There have been several major stories making the headlines over the years about this. From lawsuits to a quest to lose weight just to be able to ride certain Universal attractions. The question is: Do Universal Parks discriminate against people who are overweight? The answer is a little complicated.

For about the last 10 years, Universal parks have internally made a mandate that all guests on Universal attractions are 100% contained. This means there is zero possibility of someone getting out of a ride vehicle unless a door and/or lap bar is opened by an operator.

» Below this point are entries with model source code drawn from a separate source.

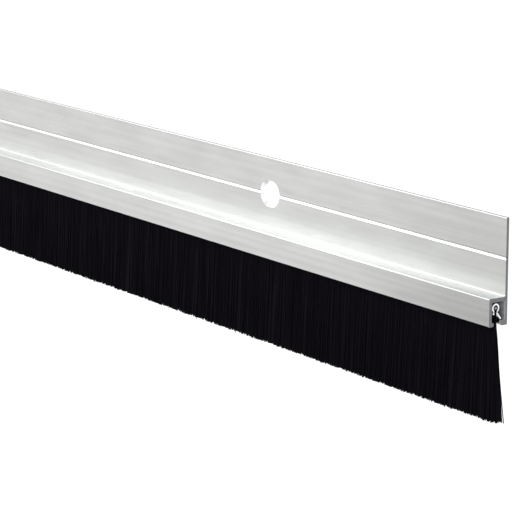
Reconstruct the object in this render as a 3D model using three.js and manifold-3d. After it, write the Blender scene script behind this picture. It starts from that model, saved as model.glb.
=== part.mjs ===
// Door sweep: an aluminium carrier with a screw flange and a channel, and a strip brush that slides in the channel.
// Millimetres. +X runs along the sweep, +Y points at the door and +Z up.
// The origin is on the door face, halfway along, at the height of the screw line.
import * as THREE from 'three';
import { mergeVertices } from 'three/addons/utils/BufferGeometryUtils.js';
import Module from 'manifold-3d';

// Carrier. Heights are measured from the carrier's lower edge, and depths forward from the door face.
const LENGTH = 914;
const CARRIER_HEIGHT = 27;
const CARRIER_DEPTH = 5.9;
const CHANNEL_HEIGHT = 7.2;
const PLATE_THICKNESS = 0.85;
const CHANNEL_ROOF = 1.05;
const FRONT_WALL = 0.95;
const FRONT_LIP_REACH = 0.65;
const FRONT_LIP_HEIGHT = 1.05;
const REAR_FOOT_REACH = 1.75;
const REAR_FOOT_HEIGHT = 1.4;
const EDGE_RADIUS = 0.22;
const CORNER_RADIUS = 0.4;
const LIP_RADIUS = 0.32;
const ROOT_RADIUS = 0.3;

// Screw line: a V-groove with a row of countersunk slots on it.
const SCREW_LINE = 16.85;
const GROOVE_WIDTH = 1.0;
const GROOVE_DEPTH = 0.34;
const SLOT_COUNT = 4;
const SLOT_END_DISTANCE = 100;
const SLOT_RADIUS = 3.75;
const SLOT_TRAVEL = 1.6;
const SLOT_NOSE_RADIUS = 1.9;

// Strip brush: filaments folded over a core wire and gripped by a folded steel strip.
const BACKING_CENTRE_DEPTH = 3.64;
const BACKING_CENTRE_HEIGHT = 4.62;
const BACKING_RADIUS = 1.22;
const BACKING_THICKNESS = 0.38;
const WIRE_RADIUS = 0.42;
const FOLD_INNER_RADIUS = 0.47;
const FOLD_OUTER_RADIUS = 0.79;
const NECK_HEIGHT = 3.35;
const NECK_FRONT_DEPTH = 4.3;
const NECK_REAR_DEPTH = 3.5;
const ROOT_FRONT_DEPTH = 4.2;
const ROOT_REAR_DEPTH = 3.25;

// Free filaments: a curtain of equal bundles that hang from a bending line just under the channel's mouth.
const BUNDLE_COUNT = 36;
const BUNDLE_GAP = 0.3;
const BEND_DEPTH = 3.75;
const BEND_DROP = 1.1;
const BUNDLE_TOP_RADIUS = 0.75;
const TIP_DROP = 23.9;
const TIP_FRONT_DEPTH = 5.75;
const TIP_REAR_DEPTH = 1.75;

const ARC_STEPS = 6;

const wasm = await Module();
wasm.setup();

const aluminium = { color: 0xcfd1d0, roughness: 0.38, metalness: 0.95 };
const galvanisedSteel = { color: 0xd6d9dc, roughness: 0.3, metalness: 1.0 };
const wireSteel = { color: 0x8f9296, roughness: 0.35, metalness: 1.0 };
const blackNylon = { color: 0x0d0c0f, roughness: 0.5, metalness: 0.0 };

// Section coordinates: depth forward of the door face and height above the carrier's lower edge.
const at = (depth, height) => new THREE.Vector2(-depth, height - SCREW_LINE);

// The points of a corner rounded to a radius; the corner itself where the radius is 0.
function roundCorner(before, corner, after, radius) {
  if (radius === 0) return [corner];
  const toBefore = before.clone().sub(corner).normalize();
  const toAfter = after.clone().sub(corner).normalize();
  const halfAngle = Math.acos(toBefore.dot(toAfter)) / 2;
  const bisector = toBefore.clone().add(toAfter).normalize();
  const centre = corner.clone().addScaledVector(bisector, radius / Math.sin(halfAngle));
  const start = corner.clone().addScaledVector(toBefore, radius / Math.tan(halfAngle)).sub(centre);
  const end = corner.clone().addScaledVector(toAfter, radius / Math.tan(halfAngle)).sub(centre);
  const sweep = Math.atan2(start.cross(end), start.dot(end));
  const points = [];
  for (let i = 0; i <= ARC_STEPS; i++) {
    const turned = start.clone().rotateAround(new THREE.Vector2(), (sweep * i) / ARC_STEPS);
    points.push(turned.add(centre));
  }
  return points;
}

// A closed outline from corners given as [point, radius].
function roundedOutline(corners) {
  const count = corners.length;
  return corners.flatMap(([point, radius], i) =>
    roundCorner(corners[(i + count - 1) % count][0], point, corners[(i + 1) % count][0], radius));
}

// The points of an arc in section coordinates; angles run from the front (0) over the top (90) to the rear (180).
function sectionArc(depth, height, radius, from, to, steps) {
  const points = [];
  for (let i = 0; i <= steps; i++) {
    const angle = THREE.MathUtils.degToRad(from + ((to - from) * i) / steps);
    points.push(at(depth + radius * Math.cos(angle), height + radius * Math.sin(angle)));
  }
  return points;
}

// A section extruded along X from one end to the other.
function extrudeAlong(outline, from, to, hole) {
  const shape = new THREE.Shape(outline);
  if (hole) shape.holes.push(new THREE.Path(hole));
  const geometry = new THREE.ExtrudeGeometry(shape, { depth: to - from, bevelEnabled: false });
  const sectionToPart = new THREE.Matrix4().makeBasis(
    new THREE.Vector3(0, 1, 0),
    new THREE.Vector3(0, 0, 1),
    new THREE.Vector3(1, 0, 0),
  );
  geometry.applyMatrix4(sectionToPart);
  geometry.translate(from, 0, 0);
  return geometry;
}

function toManifold(geometry) {
  const bare = geometry.clone();
  bare.deleteAttribute('normal');
  bare.deleteAttribute('uv');
  const merged = mergeVertices(bare, 1e-5);
  return new wasm.Manifold(new wasm.Mesh({
    numProp: 3,
    vertProperties: new Float32Array(merged.attributes.position.array),
    triVerts: new Uint32Array(merged.index.array),
  }));
}

function toGeometry(solid) {
  const mesh = solid.getMesh();
  const geometry = new THREE.BufferGeometry();
  geometry.setAttribute('position', new THREE.BufferAttribute(mesh.vertProperties, 3));
  geometry.setIndex(new THREE.BufferAttribute(mesh.triVerts, 1));
  geometry.computeVertexNormals();
  return geometry;
}

function named(name, geometry, finish) {
  const mesh = new THREE.Mesh(geometry, new THREE.MeshStandardMaterial(finish));
  mesh.name = name;
  return mesh;
}

// Carrier section: plate, V-groove, channel roof and front wall, with a lip and a foot that narrow the mouth.
function carrierOutline() {
  const innerFront = CARRIER_DEPTH - FRONT_WALL;
  const roofUnderside = CHANNEL_HEIGHT - CHANNEL_ROOF;
  const lipNose = innerFront - FRONT_LIP_REACH;
  const footNose = PLATE_THICKNESS + REAR_FOOT_REACH;
  return roundedOutline([
    [at(0, 0), EDGE_RADIUS],
    [at(0, CARRIER_HEIGHT), EDGE_RADIUS],
    [at(PLATE_THICKNESS, CARRIER_HEIGHT), EDGE_RADIUS],
    [at(PLATE_THICKNESS, SCREW_LINE + GROOVE_WIDTH / 2), 0],
    [at(PLATE_THICKNESS - GROOVE_DEPTH, SCREW_LINE), 0],
    [at(PLATE_THICKNESS, SCREW_LINE - GROOVE_WIDTH / 2), 0],
    [at(PLATE_THICKNESS, CHANNEL_HEIGHT), ROOT_RADIUS],
    [at(CARRIER_DEPTH, CHANNEL_HEIGHT), CORNER_RADIUS],
    [at(CARRIER_DEPTH, 0), CORNER_RADIUS],
    [at(lipNose, 0), LIP_RADIUS],
    [at(lipNose, FRONT_LIP_HEIGHT), LIP_RADIUS],
    [at(innerFront, FRONT_LIP_HEIGHT), ROOT_RADIUS],
    [at(innerFront, roofUnderside), ROOT_RADIUS],
    [at(PLATE_THICKNESS, roofUnderside), ROOT_RADIUS],
    [at(PLATE_THICKNESS, REAR_FOOT_HEIGHT), ROOT_RADIUS],
    [at(footNose, REAR_FOOT_HEIGHT), LIP_RADIUS],
    [at(footNose, REAR_FOOT_HEIGHT / 2), LIP_RADIUS],
    [at(footNose - REAR_FOOT_REACH / 2, 0), CORNER_RADIUS],
  ]);
}

// A plug whose 45 degree bevel is the countersink, and whose small end leaves through the door face.
function slotPlug(x) {
  const bevel = SLOT_RADIUS - SLOT_NOSE_RADIUS + PLATE_THICKNESS;
  const shape = new THREE.Shape();
  shape.absarc(SLOT_TRAVEL / 2, 0, SLOT_NOSE_RADIUS, -Math.PI / 2, Math.PI / 2);
  shape.absarc(-SLOT_TRAVEL / 2, 0, SLOT_NOSE_RADIUS, Math.PI / 2, (3 * Math.PI) / 2);
  const geometry = new THREE.ExtrudeGeometry(shape, {
    depth: bevel,
    bevelThickness: bevel,
    bevelSize: bevel,
    bevelSegments: 1,
    curveSegments: 20,
  });
  geometry.rotateX(Math.PI / 2);
  const noseDepth = PLATE_THICKNESS - (SLOT_RADIUS - SLOT_NOSE_RADIUS);
  geometry.translate(x, -noseDepth - bevel, 0);
  return geometry;
}

function carrier() {
  let solid = toManifold(extrudeAlong(carrierOutline(), -LENGTH / 2, LENGTH / 2));
  const pitch = (LENGTH - 2 * SLOT_END_DISTANCE) / (SLOT_COUNT - 1);
  for (let i = 0; i < SLOT_COUNT; i++) {
    const x = -LENGTH / 2 + SLOT_END_DISTANCE + i * pitch;
    solid = solid.subtract(toManifold(slotPlug(x)));
  }
  return named('carrier', toGeometry(solid), aluminium);
}

// Outline of a strip of even thickness whose middle follows a line of points.
function stripOutline(middle, thickness) {
  const side = (sign) => middle.map((point, i) => {
    const back = middle[Math.max(i - 1, 0)];
    const ahead = middle[Math.min(i + 1, middle.length - 1)];
    const along = ahead.clone().sub(back).normalize();
    return new THREE.Vector2(-along.y, along.x).multiplyScalar((sign * thickness) / 2).add(point);
  });
  return [...side(1), ...side(-1).reverse()];
}

// Steel strip folded over the wire, pinched on the filaments, with its rear leg spread onto the carrier's foot.
function backingStrip() {
  const radius = BACKING_RADIUS - BACKING_THICKNESS / 2;
  const frontLegDepth = NECK_FRONT_DEPTH + BACKING_THICKNESS / 2;
  const rearLegDepth = NECK_REAR_DEPTH - BACKING_THICKNESS / 2;
  const restHeight = REAR_FOOT_HEIGHT + BACKING_THICKNESS;
  const middle = [
    at(frontLegDepth, NECK_HEIGHT - 0.35),
    at(frontLegDepth, NECK_HEIGHT),
    ...sectionArc(BACKING_CENTRE_DEPTH, BACKING_CENTRE_HEIGHT, radius, -15, 195, 18),
    at(rearLegDepth, NECK_HEIGHT),
    at(rearLegDepth - 0.3, NECK_HEIGHT - 0.4),
    at(PLATE_THICKNESS + REAR_FOOT_REACH - 0.45, restHeight),
  ];
  const geometry = extrudeAlong(stripOutline(middle, BACKING_THICKNESS), -LENGTH / 2, LENGTH / 2);
  return named('backing_strip', geometry, galvanisedSteel);
}

function coreWire() {
  const section = sectionArc(BACKING_CENTRE_DEPTH, BACKING_CENTRE_HEIGHT, WIRE_RADIUS, 0, 345, 23);
  return named('core_wire', extrudeAlong(section, -LENGTH / 2, LENGTH / 2), wireSteel);
}

// The folded, gripped part of the filaments: over the wire, through the neck and down to the channel's mouth.
function filamentRoots() {
  const over = sectionArc(BACKING_CENTRE_DEPTH, BACKING_CENTRE_HEIGHT, FOLD_OUTER_RADIUS, -30, 210, 20);
  const outline = [
    at(ROOT_FRONT_DEPTH, 0),
    at(NECK_FRONT_DEPTH - 0.06, NECK_HEIGHT),
    ...over,
    at(NECK_REAR_DEPTH + 0.06, NECK_HEIGHT),
    at(ROOT_REAR_DEPTH, 0),
  ];
  const wirePassage = sectionArc(BACKING_CENTRE_DEPTH, BACKING_CENTRE_HEIGHT, FOLD_INNER_RADIUS, 345, 0, 23);
  const geometry = extrudeAlong(outline, -LENGTH / 2, LENGTH / 2, wirePassage);
  return named('filament_roots', geometry, blackNylon);
}

// Section of a bundle: a round top on the bending line, and sides that spread quickly and then evenly to the tips.
function bundleOutline() {
  const top = sectionArc(BEND_DEPTH, -BEND_DROP, BUNDLE_TOP_RADIUS, 0, 180, 10);
  const spread = (tipDepth, side) => {
    const start = at(BEND_DEPTH + side * BUNDLE_TOP_RADIUS, -BEND_DROP);
    const knee = at(BEND_DEPTH + side * BUNDLE_TOP_RADIUS * 1.7, -BEND_DROP - TIP_DROP / 4);
    return new THREE.QuadraticBezierCurve(start, knee, at(tipDepth, -TIP_DROP)).getPoints(5);
  };
  const front = spread(TIP_FRONT_DEPTH, 1).reverse();
  const rear = spread(TIP_REAR_DEPTH, -1);
  return [...front, ...top.slice(1, -1), ...rear];
}

function filamentBundles() {
  const bundles = [];
  const pitch = LENGTH / BUNDLE_COUNT;
  const outline = bundleOutline();
  for (let i = 0; i < BUNDLE_COUNT; i++) {
    const from = -LENGTH / 2 + i * pitch + BUNDLE_GAP / 2;
    const name = `filament_bundle_${String(i + 1).padStart(2, '0')}`;
    bundles.push(named(name, extrudeAlong(outline, from, from + pitch - BUNDLE_GAP), blackNylon));
  }
  return bundles;
}

const brushInsert = new THREE.Group();
brushInsert.add(backingStrip(), coreWire(), filamentRoots());

const curtain = new THREE.Group();
curtain.add(...filamentBundles());
brushInsert.add(curtain);

const doorSweep = new THREE.Group();
doorSweep.add(carrier(), brushInsert);

export default doorSweep;
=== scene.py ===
"""A door sweep: an extruded aluminium carrier with a strip brush held in its channel."""

import math

import bmesh
import bpy
import numpy as np
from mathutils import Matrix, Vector


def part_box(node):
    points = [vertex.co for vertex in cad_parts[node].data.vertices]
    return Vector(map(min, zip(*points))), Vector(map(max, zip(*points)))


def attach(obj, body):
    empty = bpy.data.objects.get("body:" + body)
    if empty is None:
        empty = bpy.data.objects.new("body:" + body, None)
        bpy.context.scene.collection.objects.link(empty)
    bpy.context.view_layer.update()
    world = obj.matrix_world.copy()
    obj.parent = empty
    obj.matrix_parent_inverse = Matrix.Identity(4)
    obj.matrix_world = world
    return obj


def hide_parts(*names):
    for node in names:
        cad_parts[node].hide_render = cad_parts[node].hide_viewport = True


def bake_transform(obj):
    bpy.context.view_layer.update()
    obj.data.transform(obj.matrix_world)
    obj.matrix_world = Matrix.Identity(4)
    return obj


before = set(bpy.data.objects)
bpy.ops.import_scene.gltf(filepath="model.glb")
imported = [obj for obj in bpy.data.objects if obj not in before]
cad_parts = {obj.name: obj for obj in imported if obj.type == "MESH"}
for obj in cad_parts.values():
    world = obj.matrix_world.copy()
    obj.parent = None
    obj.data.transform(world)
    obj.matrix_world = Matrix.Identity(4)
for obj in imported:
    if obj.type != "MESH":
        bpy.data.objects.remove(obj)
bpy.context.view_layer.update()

MM = 0.001

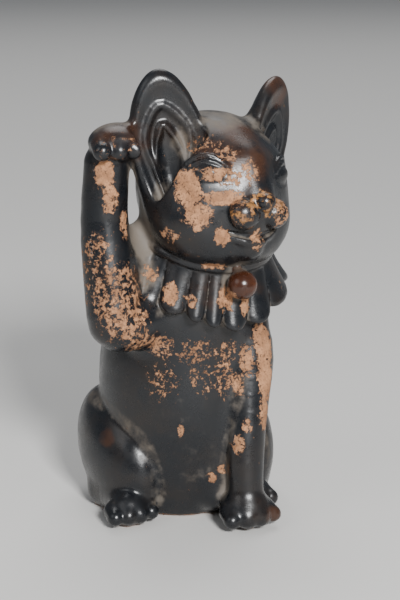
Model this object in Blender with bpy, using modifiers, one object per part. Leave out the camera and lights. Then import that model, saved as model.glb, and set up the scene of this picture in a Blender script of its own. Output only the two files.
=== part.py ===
"""Beckoning cat: a hollow press-moulded clay figure, luted together from separate pieces and fired.

Metres, +Z up. The figure sits on Z = 0 with the middle of its clay floor at the origin, and looks along
-Y. The cat's own right side, with the raised paw, is -X.
"""

from math import cos, radians, sin, tau

import bmesh
import bpy
from mathutils import Euler, Matrix, Vector

MM = 0.001
RIGHT = -1
LEFT = 1
UPRIGHT = Euler((0, 0, 0)).to_quaternion()

# Joints between pieces: the slip that holds them has shrunk to this
LUTE_GAP = 0.3 * MM

# Trunk
BODY_WIDTH = 59 * MM
BODY_DEPTH = 60 * MM
BODY_HEIGHT = 96 * MM
BODY_SETBACK = 5 * MM
BODY_SINK = 8 * MM
SEAT_SIZE = Vector((54, 50, 52)) * MM
SEAT_SETBACK = 8 * MM
SEAT_SINK = 14 * MM
CHEST_SIZE = Vector((49, 44, 50)) * MM
CHEST_OFFSET = Vector((2, -3)) * MM
CHEST_DROP = 20 * MM
NECK_OFFSET = Vector((2.5, -9)) * MM
NECK_DROP = 2 * MM
HAUNCH_SIZE = Vector((27, 52, 40)) * MM
HAUNCH_TURN = Euler((radians(35), 0, 0), "XYZ").to_quaternion()
HAUNCH_INSET = 7.5 * MM
HAUNCH_SETBACK = 10 * MM
WALL = 5 * MM
SEAM_Y = 4 * MM
BASE_THICKNESS = 4 * MM
VENT_DIAMETER = 9 * MM
VENT_SETBACK = 12 * MM

# Head, with its features placed in it as shares of the skull's half-sizes
HEAD_SIZE = Vector((50, 50, 48)) * MM
HEAD_LAP = 5.5 * MM
HEAD_OFFSET = Vector((2.5, -12)) * MM
HEAD_TURN = Euler((radians(5), radians(6), radians(9)), "XYZ").to_quaternion()
CHEEK_SIZE = Vector((28, 32, 26)) * MM
CHEEK_PLACE = (0.44, -0.28, -0.33)
MUZZLE_SIZE = Vector((22, 20, 18)) * MM
MUZZLE_PLACE = (0, -0.78, -0.04)
PAD_DIAMETER = 10.6 * MM
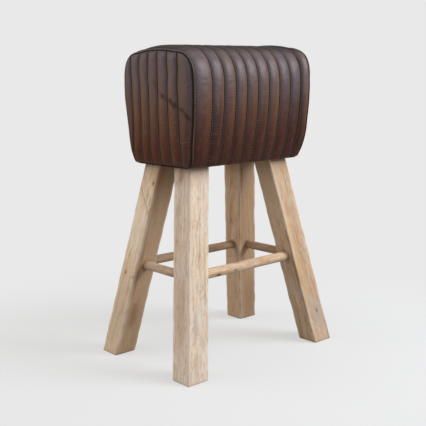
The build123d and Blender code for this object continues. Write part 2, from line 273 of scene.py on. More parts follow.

Keep in mind this isn’t a product of Universal Creative going and buying ride vehicles with restraints that can meet this mandate. To the contrary, Universal buys ride systems from known manufacturers and has them heavily modified to adhere to this “100% containment” rule.

Think of it this way. Imagine you want to buy a new Toyota Corolla. You go to the dealership and they have the standard seatbelts to keep you and your loved ones safe. They tell you this is what everyone else has and has proven to work for years. However, you want to add lap bars. Despite Toyota telling you that it’s unnecessary, you go ahead and do it anyway.

Now you have several options to do this. You can either pay Toyota a ton of money to engineer this for you. Or you can go to a company after you receive the car who will modify it to your specifications. Universal has done both over the years.

Does this mean Universal is intentionally discriminating against heavier people from riding their attractions? Not at all. It happens to be a bi-product of the 100% containment policy. Is it totally necessary? That remains to be seen. As Disney has more omni-mover attractions without lap bars that have been operating for decades than any other theme park, it’s fair to say they’ve been ok (yet there have been incidents).

This also means Universal is limited on what kinds of attractions it can build. Boat rides like Pirates of The Caribbean or it’s a small world can’t exist in a Universal Park under this mandate. Adding lap bars for 23 people (the capacity of the boats for those attractions) would weigh the boat down so much that it couldn’t realistically be pushed through the flume.

What are your thoughts? Is Universal’s 100% containment policy over the top? Or should Disney and other parks follow their lead and ensure no one ever gets out of their ride vehicles under any circumstance?